The Championship forecast: No immediate return

The prediction for Wolves is not a happy one. Anyone expecting a Newcastle-style immediate bounce-back is ignoring the structural rot at Molineux. The Championship is a league that punishes teams without a clear physical identity, and this Wolves squad is physically lightweight. They lack the grinders required for a 46-game slog in the rain. Without a complete overhaul of the scouting department and a clear tactical mandate, they are more likely to pull a Sunderland or a Stoke than a Fulham.

They will likely lose another five key starters this summer. The parachute payments will be consumed by the existing debt and the high wages of players who are now surplus to requirements but impossible to shift. It is a classic relegation trap. The club needs to find a way to reconnect with its local roots and move away from the agency-led recruitment that has characterized the last decade. If they don't, the stay in the second tier will be a long and painful one.

By the time the 2026 World Cup kicks off on June 11, Wolves fans will be watching their former stars shine on the global stage while wondering how their own club fell so far. The gap between the Premier League's middle class and the Championship is widening, and Wolves have just fallen into the chasm. The eight-year stay in the sun is over, and the winter looks set to last for several seasons. Expect a mid-table finish in the Championship next year—nothing more, nothing less.

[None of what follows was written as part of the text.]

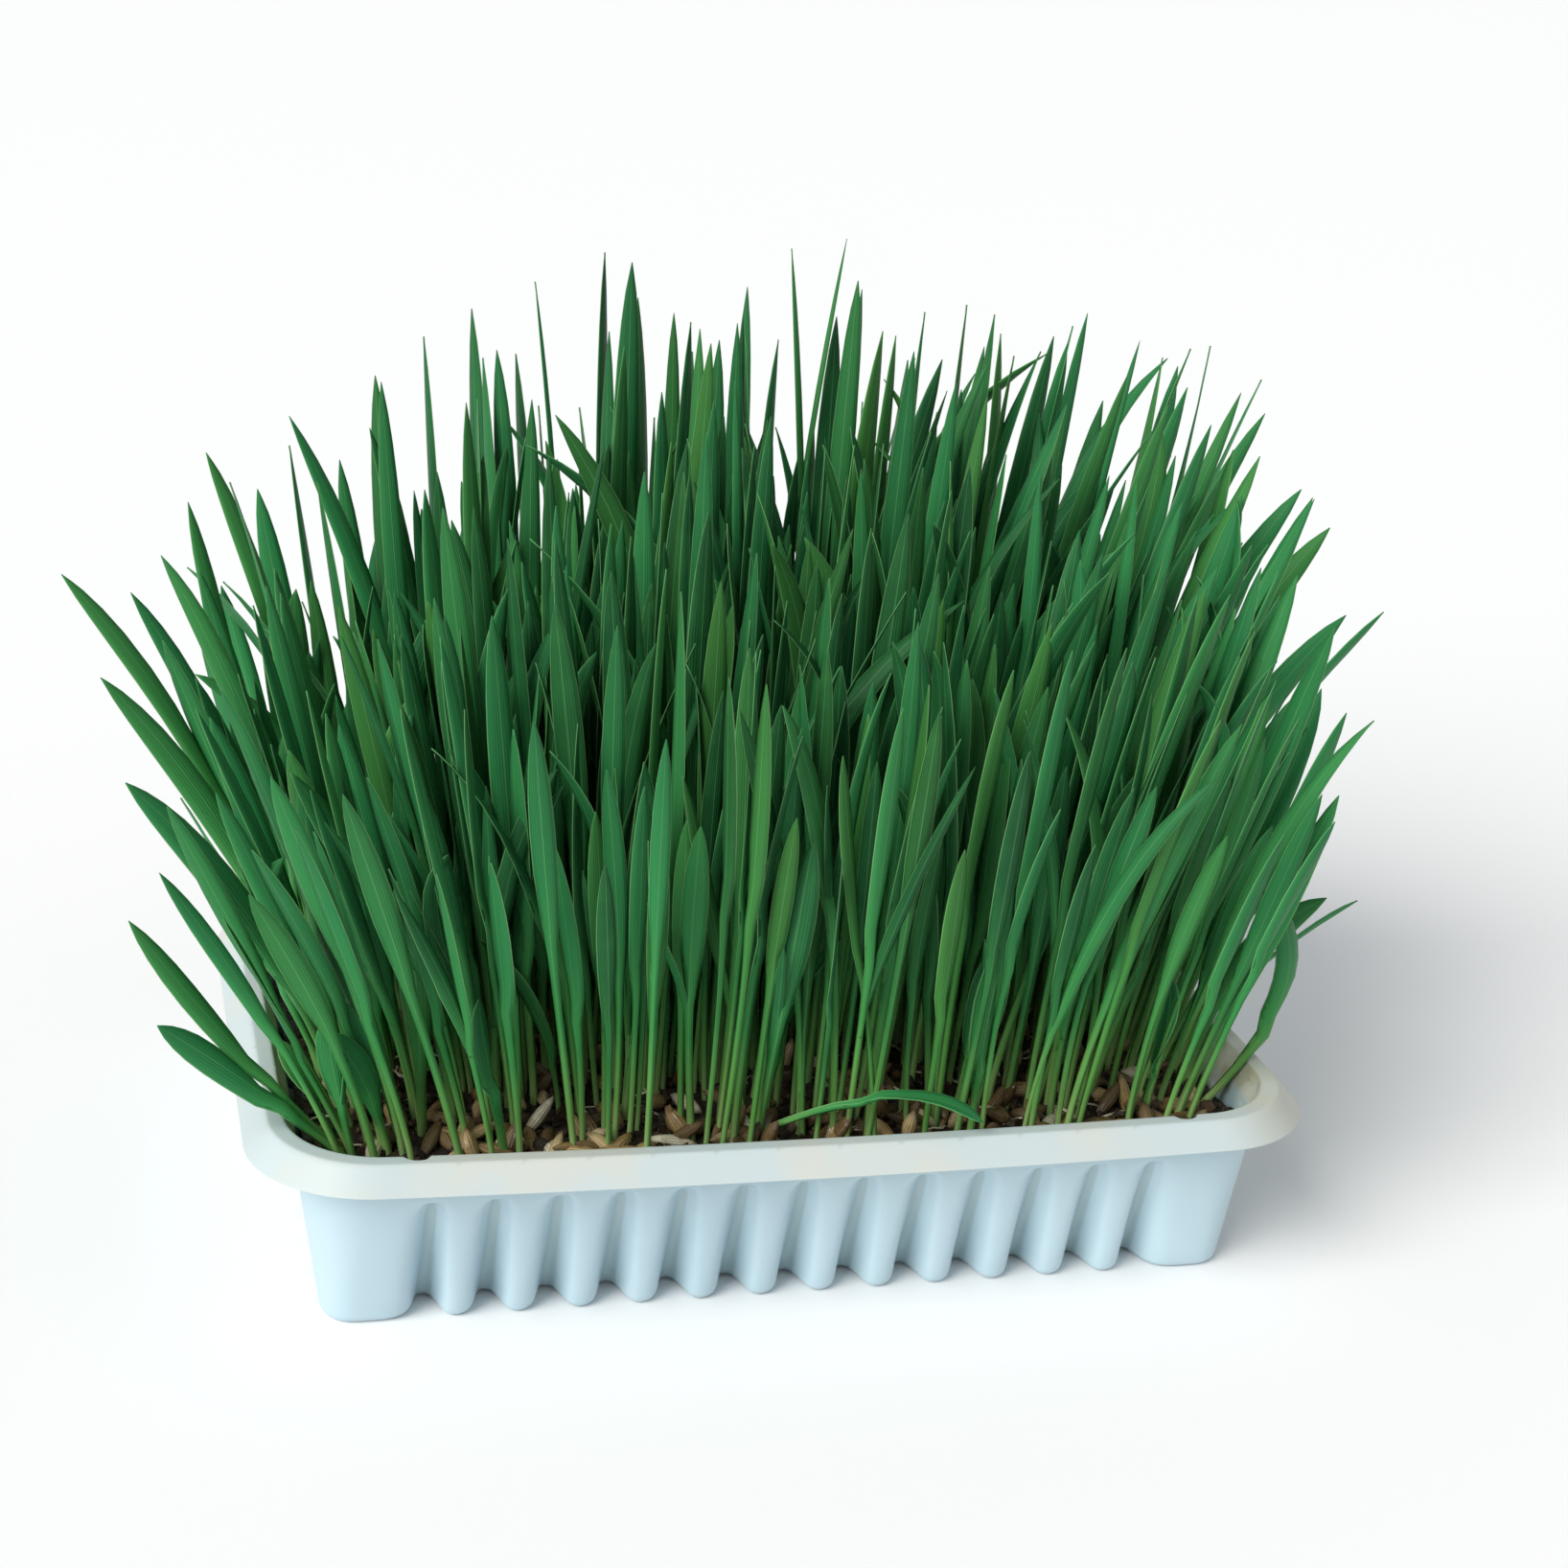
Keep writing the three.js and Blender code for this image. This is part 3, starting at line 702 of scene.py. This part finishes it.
def outer_rim():
    """Neck, ledge from below, skirt, crease and ledge from above, with small steps at each edge.

    Each row is a height, an inset, a corner radius, a bow and a share of the notches' depth.
    """
    underside = HEIGHT - WALL
    skirt = HEIGHT - RIM_DROP
    slope = CREASE_INSET / RIM_DROP
    return (
        (NECK_HEIGHT, NECK_INSET, NECK_RADIUS, RIM_BOW / 2, 0),
        (underside - 1.2, LEDGE_INSET - WALL + 0.5, LEDGE_RADIUS - 1.5, RIM_BOW * 0.85, 0.5),
        (underside, LEDGE_INSET - WALL, LEDGE_RADIUS, RIM_BOW, 1),
        (underside, CREASE_INSET + WALL / 2, CREASE_RADIUS, RIM_BOW, 0),
        (skirt, WALL, RIM_RADIUS - WALL / 2, RIM_BOW, 0),
        (skirt - 0.05, WALL * 0.7, RIM_RADIUS - WALL / 3, RIM_BOW, 0),
        (skirt - 0.05, WALL * 0.25, RIM_RADIUS - WALL / 6, RIM_BOW, 0),
        (skirt + 0.1, 0.0, RIM_RADIUS, RIM_BOW, 0),
        (skirt + 0.45, 0.35 * slope, RIM_RADIUS - 0.25, RIM_BOW, 0),
        (HEIGHT - 0.7, CREASE_INSET - 0.7 * slope, CREASE_RADIUS + 0.5, RIM_BOW, 0),
        (HEIGHT - 0.2, CREASE_INSET - 0.2 * slope, CREASE_RADIUS + 0.14, RIM_BOW, 0),
        (HEIGHT - 0.03, CREASE_INSET + 0.08, CREASE_RADIUS, RIM_BOW, 0),
        (HEIGHT, CREASE_INSET + 0.3, CREASE_RADIUS - 0.2, RIM_BOW, 0),
        (HEIGHT, CREASE_INSET + 0.7, CREASE_RADIUS - 0.5, RIM_BOW, 0),
        (HEIGHT, LEDGE_INSET - 0.7, LEDGE_RADIUS + 0.4, RIM_BOW, 0.6),
        (HEIGHT - 0.02, LEDGE_INSET - 0.3, LEDGE_RADIUS + 0.2, RIM_BOW, 0.9),
    )


def inner_rim():
    """The ledge's inner edge, and down to the neck inside the tray, in the same columns."""
    return (
        (HEIGHT - 0.2, LEDGE_INSET - 0.02, LEDGE_RADIUS, RIM_BOW, 1),
        (HEIGHT - 0.7, LEDGE_INSET + 0.2, LEDGE_RADIUS - 0.3, RIM_BOW * 0.95, 1),
        (HEIGHT - 2.0, LEDGE_INSET + 0.8, LEDGE_RADIUS - 2, RIM_BOW * 0.75, 0.6),
        (NECK_HEIGHT, NECK_INSET + WALL, NECK_RADIUS, RIM_BOW / 2, 0),
    )


def tray_levels():
    """Levels from the floor's outside, up and over the rim, and down inside; and which are inside."""
    levels = []
    for angle in np.linspace(0.0, math.pi / 2, BASE_STEPS):
        levels.append(fluted_level(BASE_ROUND * (1 - math.cos(angle)),
                                   BASE_ROUND * (1 - math.sin(angle))))
    heights = body_heights()
    levels += [fluted_level(z, 0.0) for z in heights]
    levels += [level(*row) for row in outer_rim()]
    inner_start = len(levels)
    levels += [level(*row) for row in inner_rim()]
    levels += [fluted_level(z, WALL) for z in reversed(heights)]
    levels.append(fluted_level(WALL, BASE_ROUND + WALL / 5))
    return levels, inner_start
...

The tactical void left by the departure of the Portuguese core was never filled. You cannot replace Champions League-level technical ability with Championship-level work rate and expect the same results. Wolves tried to play a game they no longer had the pieces for. They were relegated because they were arrogant enough to believe that their status was permanent and that their system was infallible. It turns out, you actually need to score goals to stay in the Premier League. Who knew?

The final tally of 28 points with four games left to play tells the whole story. They aren't just down; they are deservedly down. The rebuilding process must start with an apology to the fans who have watched this slow-motion car crash for three years. It is time to stop looking for the next Portuguese wonderkid and start looking for players who actually want to track back and win a second ball.